▸ **What you have to do**
Extract every line below, verbatim.

▸ **Material provided**
※ ※ ※
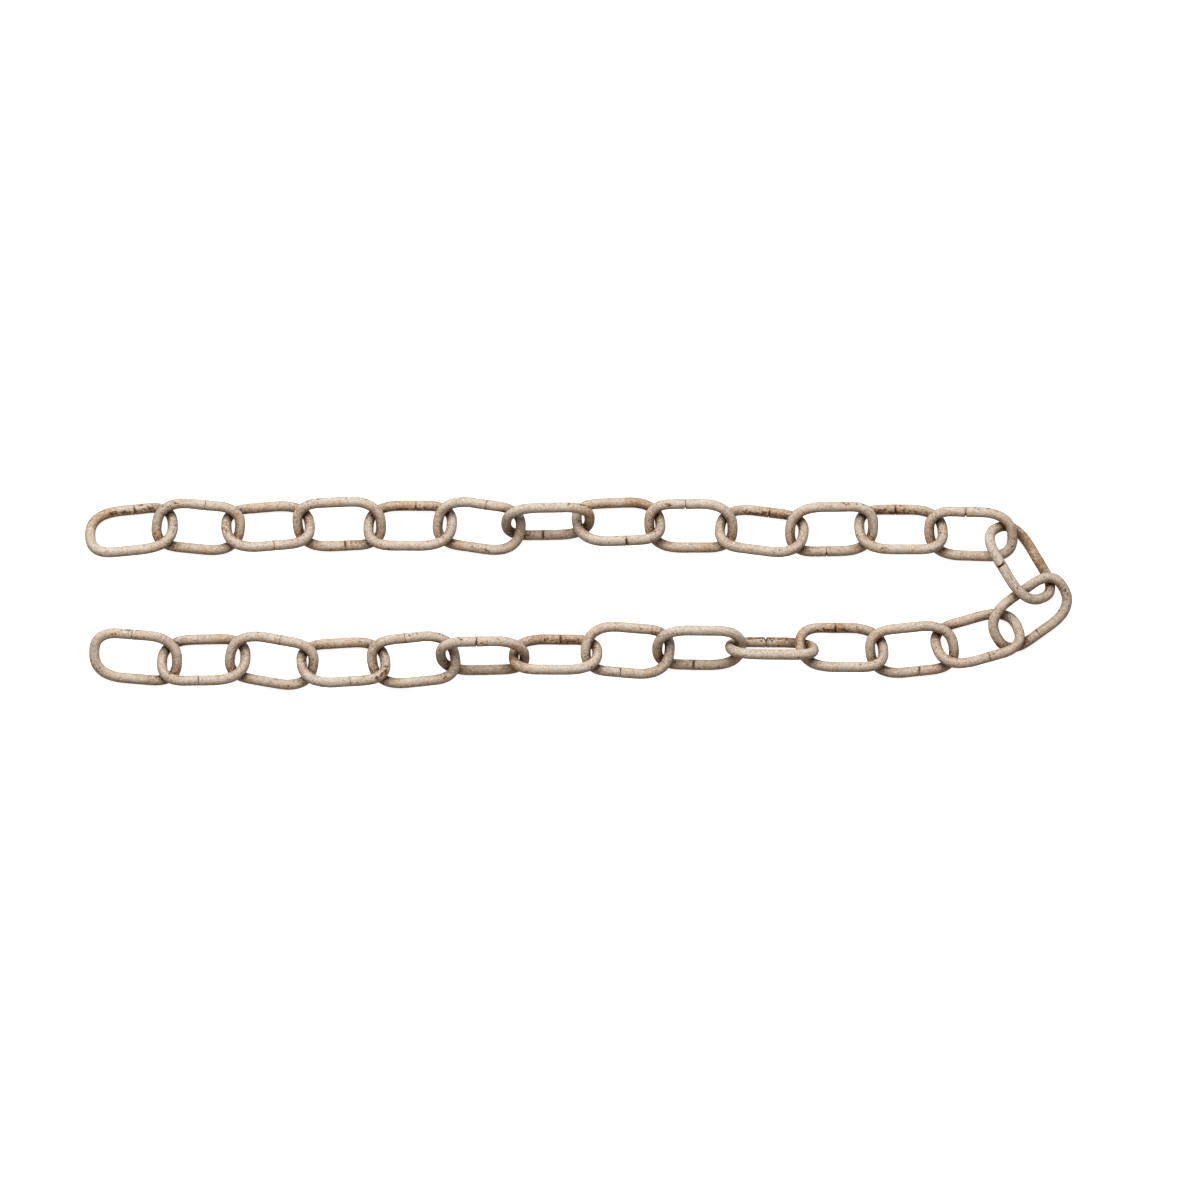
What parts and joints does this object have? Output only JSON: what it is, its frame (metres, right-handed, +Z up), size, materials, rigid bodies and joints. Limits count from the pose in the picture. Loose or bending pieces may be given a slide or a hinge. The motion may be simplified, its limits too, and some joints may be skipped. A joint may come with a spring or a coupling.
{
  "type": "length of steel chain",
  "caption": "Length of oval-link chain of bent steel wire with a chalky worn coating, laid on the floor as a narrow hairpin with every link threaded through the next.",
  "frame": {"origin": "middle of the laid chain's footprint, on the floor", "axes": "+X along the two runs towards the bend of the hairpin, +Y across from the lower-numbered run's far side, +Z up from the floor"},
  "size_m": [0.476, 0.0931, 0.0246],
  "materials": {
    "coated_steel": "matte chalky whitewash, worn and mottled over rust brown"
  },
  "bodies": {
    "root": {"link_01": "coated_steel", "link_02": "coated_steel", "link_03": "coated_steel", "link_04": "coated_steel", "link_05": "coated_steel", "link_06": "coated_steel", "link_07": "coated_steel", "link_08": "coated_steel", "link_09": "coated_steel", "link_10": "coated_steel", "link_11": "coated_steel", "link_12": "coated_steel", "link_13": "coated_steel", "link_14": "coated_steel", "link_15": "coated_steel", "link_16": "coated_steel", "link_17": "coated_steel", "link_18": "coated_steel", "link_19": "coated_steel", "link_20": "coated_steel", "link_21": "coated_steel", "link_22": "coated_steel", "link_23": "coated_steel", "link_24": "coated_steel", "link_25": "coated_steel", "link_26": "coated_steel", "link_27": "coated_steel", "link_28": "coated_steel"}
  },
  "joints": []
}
※ ※ ※
▸ **Final result**
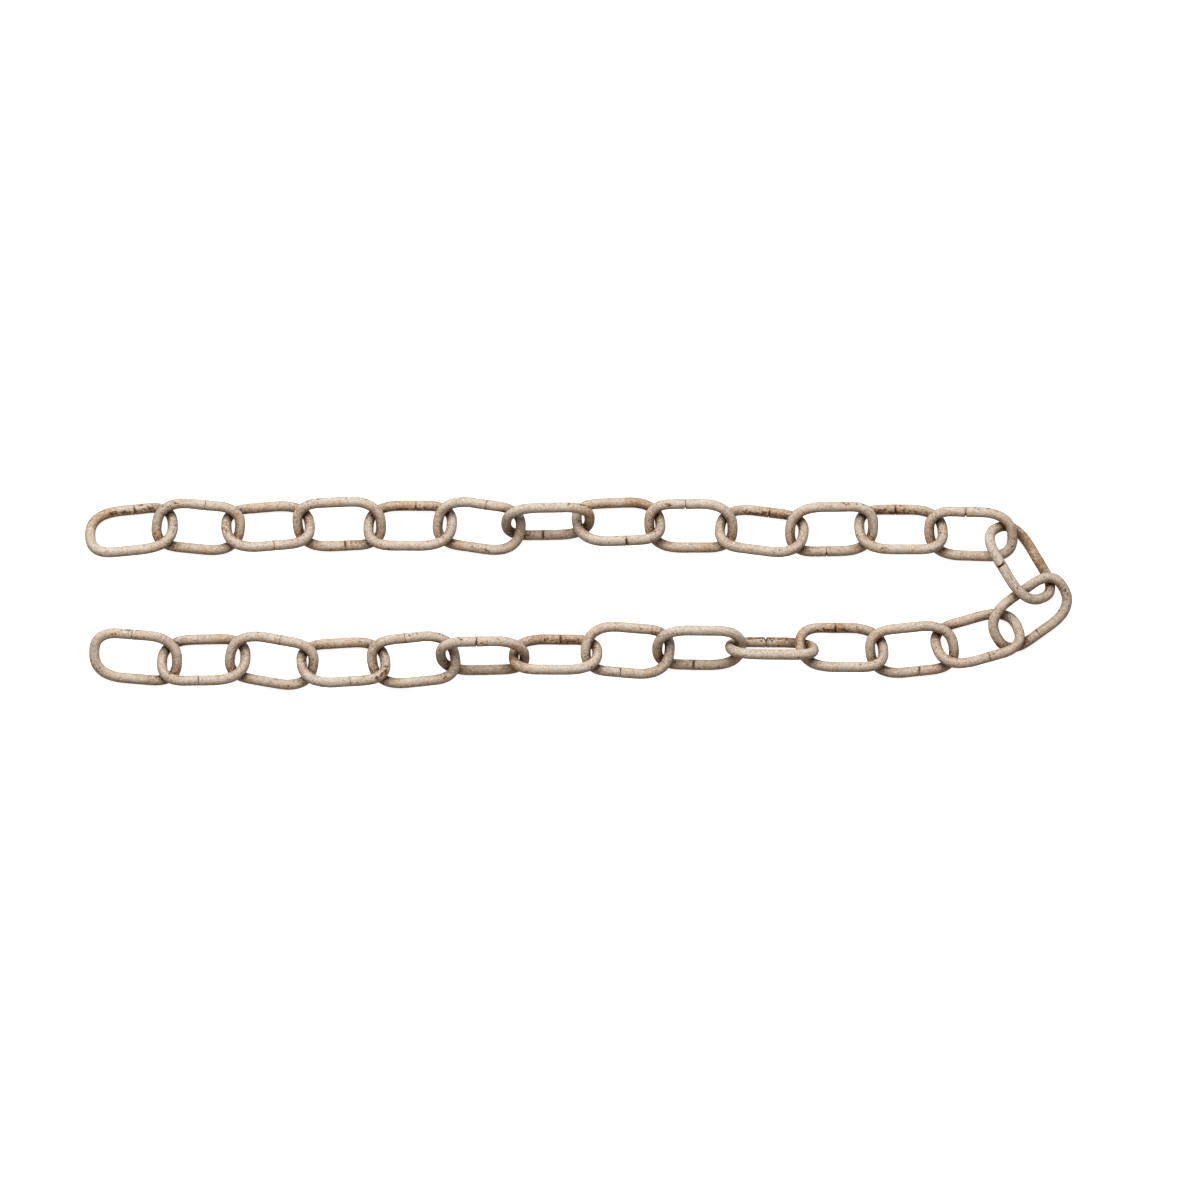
What parts and joints does this object have? Output only JSON: what it is, its frame (metres, right-handed, +Z up), size, materials, rigid bodies and joints. Limits count from the pose in the picture. Loose or bending pieces may be given a slide or a hinge. The motion may be simplified, its limits too, and some joints may be skipped. A joint may come with a spring or a coupling.
{
  "type": "length of steel chain",
  "caption": "Length of oval-link chain of bent steel wire with a chalky worn coating, laid on the floor as a narrow hairpin with every link threaded through the next.",
  "frame": {"origin": "middle of the laid chain's footprint, on the floor", "axes": "+X along the two runs towards the bend of the hairpin, +Y across from the lower-numbered run's far side, +Z up from the floor"},
  "size_m": [0.476, 0.0931, 0.0246],
  "materials": {
    "coated_steel": "matte chalky whitewash, worn and mottled over rust brown"
  },
  "bodies": {
    "root": {"link_01": "coated_steel", "link_02": "coated_steel", "link_03": "coated_steel", "link_04": "coated_steel", "link_05": "coated_steel", "link_06": "coated_steel", "link_07": "coated_steel", "link_08": "coated_steel", "link_09": "coated_steel", "link_10": "coated_steel", "link_11": "coated_steel", "link_12": "coated_steel", "link_13": "coated_steel", "link_14": "coated_steel", "link_15": "coated_steel", "link_16": "coated_steel", "link_17": "coated_steel", "link_18": "coated_steel", "link_19": "coated_steel", "link_20": "coated_steel", "link_21": "coated_steel", "link_22": "coated_steel", "link_23": "coated_steel", "link_24": "coated_steel", "link_25": "coated_steel", "link_26": "coated_steel", "link_27": "coated_steel", "link_28": "coated_steel"}
  },
  "joints": []
}